--- Task statement ---
Collect every line that includes the string "type".

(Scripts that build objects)
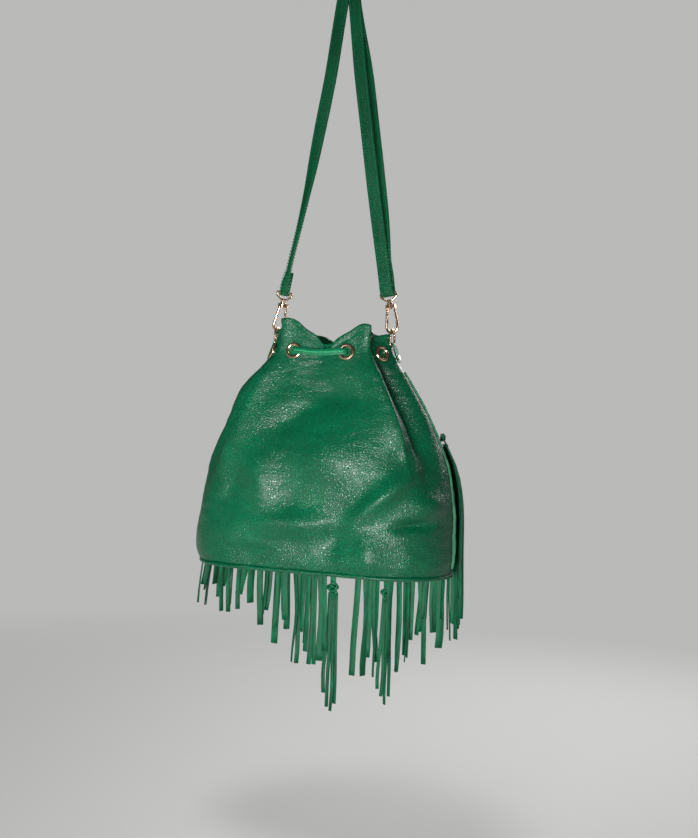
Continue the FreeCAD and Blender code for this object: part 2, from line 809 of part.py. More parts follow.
def make_slider():
    """A flat frame with a middle bar, riding between the two layers of the right leg."""
    height, thick = size("slider_height"), size("slider_thickness")
    frame = leg_frame(1).multiply(place(z=size("double_length") - height))
    half_width = size("strap_width") / 2 + size("slider_side")
    corner = place(-half_width, -thick / 2, -height / 2)
    plate = primitive("Box", frame.multiply(corner), Length=2 * half_width, Width="Sizes.slider_thickness",
                      Height="Sizes.slider_height")
    opening = size("strap_width") / 2 + size("slider_play")
    window, bar = size("slider_window"), size("slider_bar")
    windows = [
        primitive("Box", frame.multiply(place(-opening, -thick, low)), Length=2 * opening,
                  Width=SLIDER_CUT * thick, Height="Sizes.slider_window")
        for low in (-bar / 2 - window, bar / 2)
    ]
    node(cut(plate, group(windows)), "strap_slider")


def wire_loop(frame, corners, radius_expr):
    """A closed loop of round wire through corners of the frame's XZ plane, rounded at each corner."""
    wires = []
    for (start_x, start_z), (stop_x, stop_z) in zip(corners, corners[1:] + corners[:1]):
        lean = math.degrees(math.atan2(stop_x - start_x, stop_z - start_z))
        run = math.hypot(stop_x - start_x, stop_z - start_z)
        corner = frame.multiply(place(start_x, 0, start_z, (0, 1, 0), lean))
        wires.append(primitive("Cylinder", corner, Radius=radius_expr, Height=run))
        wires.append(ball(corner, radius_expr))
    return wires


def make_ring(side, name):
    """The wire ring that the strap folds round, with the stud that the hook swivels on."""
    frame = side_frame(side)
    wide, narrow = size("strap_width") / 2 + RING_SIDE, size("ring_foot")
    low = -size("ring_drop")
    loop = wire_loop(frame, [(-wide, 0), (wide, 0), (wide, RING_SHOULDER), (narrow, low), (-narrow, low),
                             (-wide, RING_SHOULDER)], "Sizes.thin_wire")
    collar = primitive("Cylinder", frame.multiply(place(z=low - size("collar_height"))),
                       Radius="Sizes.collar_radius", Height="Sizes.collar_height")
    stud = primitive("Cylinder", frame.multiply(place(z=low - size("stud_reach"))), Radius="Sizes.stud",
                     Height="Sizes.stud_reach")
    head_spot = frame.multiply(place(z=low - size("stud_reach") - size("stud_head_height") / 2))
    head = primitive("Cylinder", head_spot, Radius="Sizes.stud_head", Height="Sizes.stud_head_height")
    node(fuse(*loop, collar, stud, head), "strap_ring_" + name)


def half_torus(placement, major_expr, minor_expr):
    """Half of a wire ring, open towards local +Y of its own plane."""
    return torus(placement, major_expr, minor_expr, "180")


def gate_frame(side):
    """The gate's frame: origin on the middle of its pin, axes along the hook's own."""
    return side_frame(side).multiply(place(size("gate_x"), 0, -size("gate_drop")))


def across_gate(frame, radius, length):
    """A cylinder about the gate's pin line, centred on the hook."""
    spot = frame.multiply(place(0, length / 2, 0, (1, 0, 0), 90))
    return primitive("Cylinder", spot, Radius=radius, Height=length)


HEAD_CLEAR = 0.2


def make_hook(side, name):
    """The cast hook: barrel, shoulder with the gate's fork, wire bow and short nose."""
    frame = side_frame(side)
    foot, turn = -size("barrel_foot"), size("bow_turn")
    barrel_height = size("barrel_foot") - size("barrel_top")
    depth, back = size("shoulder_depth"), size("shoulder_back")
    bow_z = -size("hook_length") + turn
    barrel = primitive("Cylinder", frame.multiply(place(z=foot)), Radius="Sizes.barrel_radius",
                       Height=barrel_height)
    shoulder = primitive("Box", frame.multiply(place(-back, -depth / 2, foot)),
                         Length="Sizes.shoulder_back + Sizes.shoulder_nose", Width="Sizes.shoulder_depth",
                         Height="Sizes.shoulder_height")
    bow_spot = frame.multiply(place(z=bow_z, axis=(1, 0, 0), angle=-90))
    bow = half_torus(bow_spot, "Sizes.bow_turn", "Sizes.wire")
    rise = foot + size("shoulder_height") / 2 - bow_z
    lean = math.degrees(math.atan2(turn - back + size("wire"), rise))
    back_wire = primitive("Cylinder", frame.multiply(place(-turn, 0, bow_z, (0, 1, 0), lean)),
                          Radius="Sizes.wire", Height=rise / math.cos(math.radians(lean)))
    nose = primitive("Cylinder", frame.multiply(place(turn, 0, bow_z)), Radius="Sizes.wire",
                     Height="Sizes.nose_length")
    body = fuse(barrel, shoulder, bow, back_wire, nose)
    bore = primitive("Cylinder", frame.multiply(place(z=foot - 1)), Radius="Sizes.stud + Sizes.running",
                     Height=barrel_height + 2)
    slot_corner = place(size("fork_start"), -size("fork_slot") / 2, foot - 1)
    slot = primitive("Box", frame.multiply(slot_corner), Length="Sizes.shoulder_nose",
                     Width="Sizes.fork_slot", Height="Sizes.shoulder_height + 2")
    pin_hole = across_gate(gate_frame(side), "Sizes.pin_bore", 2 * depth)
    head_room = primitive("Cylinder", frame.multiply(place(z=foot - depth)),
                          Radius=f"Sizes.stud_head + {HEAD_CLEAR}", Height=depth)
    node(cut(cut(cut(cut(body, bore), slot), pin_hole), head_room), "hook_" + name)
    node(across_gate(gate_frame(side), "Sizes.pin_radius", depth), "gate_pin_" + name)


GATE_CLEAR = 0.5
GATE_HUB_FACE = 1.4
SPRING_START = -0.7
SPRING_TURNS = 3


def make_gate(side, name):
    """The sprung gate: a hub on its pin and an arm that closes the hook's mouth."""
    frame = gate_frame(side)
    mouth = size("hook_length") - size("bow_turn") - size("nose_length") - size("gate_drop") - GATE_CLEAR
    lean = math.degrees(math.atan2(size("bow_turn") - size("gate_x"), mouth))
    width, neck = size("gate_hub_width"), size("gate_neck_length")
    hub = primitive("Cylinder", frame.multiply(place(0, GATE_HUB_FACE, 0, (1, 0, 0), 90)),
                    Radius="Sizes.gate_hub", Height="Sizes.gate_hub_width")
    neck_spot = frame.multiply(place(0, GATE_HUB_FACE - width / 2, 0, (0, 1, 0), 180 - lean))
    stem = primitive("Cylinder", neck_spot, Radius="Sizes.gate_neck", Height=mouth)
    arm_spot = frame.multiply(place(axis=(0, 1, 0), angle=180 - lean)).multiply(place(z=neck))
    arm = primitive("Cylinder", arm_spot, Radius="Sizes.gate_arm", Height=mouth - neck)
    bore = across_gate(frame, "Sizes.pin_bore", CUTTER)
    node(cut(fuse(hub, stem, arm), bore), "gate_" + name)
    make_gate_spring(frame, name)


def make_gate_spring(frame, name):
    """The little close-wound coil beside the gate's hub, round the same pin."""
    turns = [
        torus(frame.multiply(place(0, SPRING_START - turn * size("spring_pitch"), 0, (1, 0, 0), 90)),
              "Sizes.spring_turn", "Sizes.spring_wire", "360")
        for turn in range(SPRING_TURNS)
    ]
    node(fuse(*turns), "gate_spring_" + name)


DRING_HANG_GAP = 0.4


def dring_centre(side):
    """The middle of a D-ring's round end: the bag swings about the line through both."""
    drop = size("wire") + size("thin_wire") + DRING_HANG_GAP
    return vector(side * size("dring_reach"), 0, size("bow_level") + drop - size("dring_turn"))


def make_dring(side, name):
    """A D-ring in the bag's YZ plane: round above, where the hook hangs, straight in the tab."""
    centre = dring_centre(side)
    turn, leg = size("dring_turn"), size("dring_leg")
    at = place(centre.x, centre.y, centre.z)
    arc = half_torus(at.multiply(place(axis=(0, 0, 1), angle=90)).multiply(place(axis=(1, 0, 0), angle=90)),
                     "Sizes.dring_turn", "Sizes.thin_wire")
    parts = [arc]
    for hand in (-1, 1):
        foot = at.multiply(place(0, hand * turn, -leg))
        parts.append(primitive("Cylinder", foot, Radius="Sizes.thin_wire", Height="Sizes.dring_leg"))
        parts.append(ball(foot, "Sizes.thin_wire"))
    parts.append(primitive("Cylinder", at.multiply(place(0, turn, -leg, (1, 0, 0), 90)),
                           Radius="Sizes.thin_wire", Height="2 * Sizes.dring_turn"))
    node(fuse(*parts), "d_ring_" + name)


def tab_frame(side):
    """The tab's frame: origin in the D-ring's straight bar, local -Z down along the leaning side wall."""
    centre = dring_centre(side)
    level = centre.z - size("dring_leg")
    foot = level - size("tab_length")
    rise = gathered(foot, "rim_width", "base_width") - gathered(level, "rim_width", "base_width")
    lean = math.degrees(math.atan2(rise, size("tab_length")))
    return place(centre.x, 0, level, (0, 1, 0), -side * lean)


def make_tab(side, name):
    """A folded leather tab round the D-ring's bar, riveted to the side of the bag."""
    frame = tab_frame(side)
    width, length = size("tab_width"), size("tab_length")
    inner = size("thin_wire") + size("rivet_clear")
    outer = inner + size("tab_leather")
    along = frame.multiply(place(0, width / 2, 0, (1, 0, 0), 90))
    loop = cut(primitive("Cylinder", along, Radius=outer, Height="Sizes.tab_width"),
               primitive("Cylinder", along, Radius=inner, Height="Sizes.tab_width"))
    layers = [
        primitive("Box", frame.multiply(place(start, -width / 2, -length)), Length="Sizes.tab_leather",
                  Width="Sizes.tab_width", Height="Sizes.tab_length")
        for start in (-outer, inner)
    ]
    rivet_level = size("tab_rivet_rise") - length
    bore = primitive("Cylinder", frame.multiply(place(-length / 2, 0, rivet_level, (0, 1, 0), 90)),
                     Radius="Sizes.tab_rivet_stem + Sizes.rivet_clear", Height=length)
    node(cut(fuse(cut(loop, half_space(frame, False)), *layers), bore), "tab_" + name)
    stem = frame.multiply(place(-outer * side, 0, rivet_level, (0, 1, 0), 90 * side))
    stem_length = 2 * (outer + size("rivet_clear"))
    rivet = fuse(
        primitive("Cylinder", stem, Radius="Sizes.tab_rivet_stem", Height=stem_length),
        primitive("Cylinder", stem.multiply(place(z=stem_length)), Radius="Sizes.rivet_head",
                  Height="Sizes.rivet_head_height"),
    )
    node(rivet, "tab_rivet_" + name)


# ---------------------------------------------------------------- build

def build():
    holes = eyelet_holes()
    make_panels(holes)
    make_facing_and_lining(holes)
    make_base()
    make_base_welt()
    make_side_welts()
    make_eyelets()
    make_drawcord()
    make_cord_ends()
    make_fringe()
    make_strap()
    make_slider()
    for side, name in ((-1, "left"), (1, "right")):
        make_ring(side, name)
        make_hook(side, name)
        make_gate(side, name)
        make_dring(side, name)
        make_tab(side, name)


def check():
    """Stop if anything failed to compute or a sub-part has no valid shape."""
    for made in doc.Objects:
        if "Invalid" in made.State or "Error" in made.State:
            raise RuntimeError(f"{made.Name} ({made.Label}) failed: {made.State}")
    for part in NODES:
        if part.Shape.isNull() or not part.Shape.isValid():
            raise RuntimeError(f"{part.Label} has no valid shape")


def write():
    os.makedirs("parts", exist_ok=True)
    for part in NODES:
        part.Shape.exportStep(f"parts/{part.Label}.step")
        print(part.Label, len(part.Shape.Solids), round(part.Shape.Volume))


build()
doc.recompute()
check()
write()
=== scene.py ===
"""A gathered green leather bucket bag, with a drawcord, knotted fringe and a strap on snap hooks."""
import json
import math
import random
from collections import namedtuple

import bpy
from mathutils import Matrix, Vector, noise


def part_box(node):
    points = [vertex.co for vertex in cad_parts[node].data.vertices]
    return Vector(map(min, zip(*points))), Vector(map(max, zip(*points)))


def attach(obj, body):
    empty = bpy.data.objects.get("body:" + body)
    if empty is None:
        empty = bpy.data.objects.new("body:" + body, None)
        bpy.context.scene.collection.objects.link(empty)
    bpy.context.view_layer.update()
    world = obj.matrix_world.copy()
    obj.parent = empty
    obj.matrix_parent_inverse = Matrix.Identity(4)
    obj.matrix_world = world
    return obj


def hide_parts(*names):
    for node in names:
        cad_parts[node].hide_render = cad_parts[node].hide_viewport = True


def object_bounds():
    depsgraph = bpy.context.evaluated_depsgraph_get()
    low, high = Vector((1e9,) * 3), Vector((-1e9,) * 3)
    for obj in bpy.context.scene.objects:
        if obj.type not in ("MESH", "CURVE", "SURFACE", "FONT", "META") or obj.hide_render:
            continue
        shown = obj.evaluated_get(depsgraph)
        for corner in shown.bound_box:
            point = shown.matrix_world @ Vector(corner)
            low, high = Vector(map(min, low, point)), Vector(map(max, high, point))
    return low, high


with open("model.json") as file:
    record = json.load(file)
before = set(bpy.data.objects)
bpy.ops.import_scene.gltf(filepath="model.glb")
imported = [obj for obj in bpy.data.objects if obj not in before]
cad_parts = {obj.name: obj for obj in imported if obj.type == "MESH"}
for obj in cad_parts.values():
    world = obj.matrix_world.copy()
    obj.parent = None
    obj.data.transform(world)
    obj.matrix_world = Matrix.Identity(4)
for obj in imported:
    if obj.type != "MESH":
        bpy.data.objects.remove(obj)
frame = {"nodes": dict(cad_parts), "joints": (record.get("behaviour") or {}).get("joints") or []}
CAD_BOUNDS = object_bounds()

MM = 0.001  # shapes are worked out in millimetres and made in metres
UP = Vector((0, 0, 1))
BACK = Vector((0, -1, 0))
FRONT = Vector((0, 1, 0))
SIDES = ("left", "right")
JOINTS = {joint["name"]: joint for joint in frame["joints"]}
chance = random.Random(7)


# ---- sizes, worked out from the frame

def node_box(name):
    """A CAD node's lowest and highest corners in millimetres."""
    low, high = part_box(name)
    return low / MM, high / MM


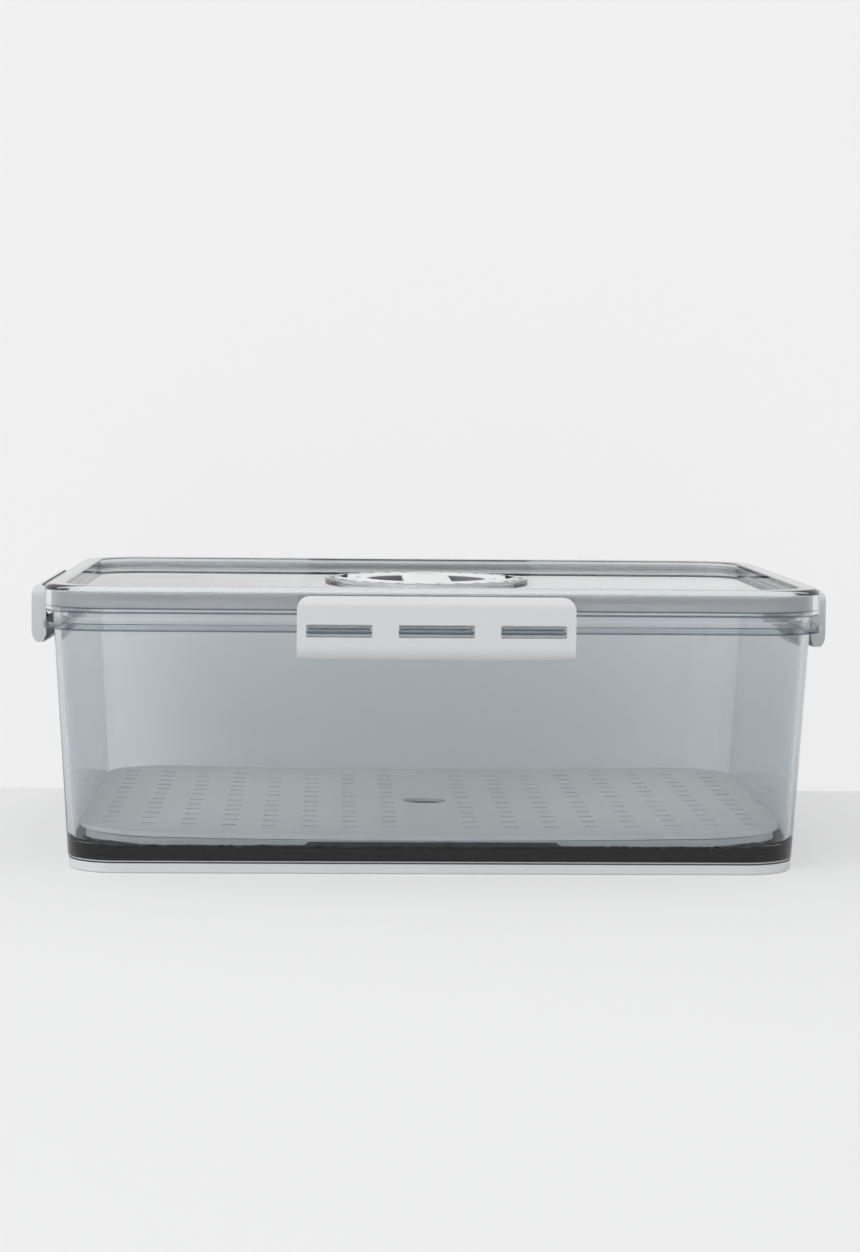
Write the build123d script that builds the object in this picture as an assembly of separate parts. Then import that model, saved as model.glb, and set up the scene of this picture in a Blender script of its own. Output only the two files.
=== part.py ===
# Food container with a drain tray: a tinted clear tub on a pale base ring, a clear lid with a seal,
# four snap latches hinged on the lid, a turning date dial with a vent knob, and a loose drain tray.
# Millimetres. +Z up, the front latch faces -Y. The origin is on the table under the tub's centre.
from math import cos, radians, sin
import os

from build123d import *

# Lid outline, from which the other outlines are offset
lid_length = 330.0
lid_depth = 240.0
lid_corner = 28.0
lid_top = 121.7
skirt_bottom = 110.3
skirt_wall = 2.6
seal_channel = 4.0
plug_wall = 2.4
plug_bottom = 107.7
rim_roof = 2.5
rim_round = 2.4
panel_top = 117.7
panel_wall = 2.4

# Tub
ring_height = 5.5
foot_inset = 9.3
foot_corner = 22.5
shoulder_height = 102.7
tub_wall = 2.6
tub_floor = 2.8
floor_round = 8.0
neck_gap = 1.0
rim_height = 112.3
flange_bottom = 103.0
flange_thick = 2.8
flange_reach = 0.7

# Base ring
ring_inset = 0.4
ring_band = 10.5
ring_chamfer = 0.6
groove_height = 4.4
groove_width = 0.5
groove_depth = 0.5

# Seal in the lid
seal_fit = 0.1

# Latches: outward distances are from the lid's outer face, heights are from the table
hinge_out = 4.8
hinge_height = 114.2
rod_radius = 1.6
rod_clearance = 0.08
knuckle_radius = 4.5
web_thick = 1.2
web_angle = 200.0
web_clearance = 0.2
swing = 100.0
plate_thick = 2.2
curl_height = 98.2
curl_radius = 6.9
curl_angle = 68.0
ledge_tip = 3.6
ledge_bottom = 100.3
ledge_top = 102.7
end_wall = 2.5
end_play = 0.5
end_wall_inner = 3.0
latch_end_bottom = 93.3
latch_corner = 5.5
latch_length = 115.6
latch_sag = 1.5
latch_windows = [(-40.3, 27.3), (0.0, 31.5), (40.3, 27.3)]
window_bottom = 101.8
window_height = 5.4
window_corner = 0.8

# Lugs on the tub behind each window
lug_reach = 5.6
lug_face = 1.3
lug_side_gap = 0.6

# Drain tray
tray_gap = 0.3
tray_corner = 37.0
tray_low_point = 16.3
tray_curve = 5320.0
tray_plate = 2.0
tray_skirt_inset = 2.8
tray_skirt_wall = 1.8
tray_skirt_bottom = 10.9
cutout_length = 105.0
cutout_height = 1.9
cutout_run = 3.0
finger_radius = 9.85
finger_chamfer = 0.8
column_pitch = 17.4
columns_per_side = 8
row_pitch = 14.8
first_row = 9.0
rows_per_side = 6
slot_length = 6.2
slot_width = 3.0

# Date dial and vent
well_radius = 31.9
well_floor_bottom = 110.6
well_floor = 2.2
dial_wall = 2.4
dial_groove_floor = 116.3
dial_groove_radius = 42.6
pointer_inner = 32.2
pointer_outer = 40.2
pointer_flange_reach = 2.0
pointer_flange_height = 0.9
dial_top = 119.1
dial_play = 0.1
scale_inner = 40.6
scale_outer = 46.5
vent_seal_inner = 5.6
vent_seal_outer = 27.0
vent_seal_height = 1.0
knob_radius = 31.5
knob_rim = 4.5
knob_base = 1.6
knob_bevel = 0.6
bridge_width = 22.0
bridge_wall = 2.0
tab_length = 10.0
tab_width = 5.0
tab_rise = 1.0
spindle_hole = 5.0
spindle_clearance = 0.08
vent_hole_radius = 4.0
vent_hole_out = 19.0
washer_radius = 8.5
washer_height = 1.5
screw_head_radius = 4.2
screw_head_height = 2.0
screw_shank_radius = 1.5
screw_shank_length = 6.0
screw_drive_width = 1.1
screw_drive_length = 4.6
screw_drive_depth = 1.2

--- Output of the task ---
        if obj.type not in ("MESH", "CURVE", "SURFACE", "FONT", "META") or obj.hide_render:
cad_parts = {obj.name: obj for obj in imported if obj.type == "MESH"}
    if obj.type != "MESH":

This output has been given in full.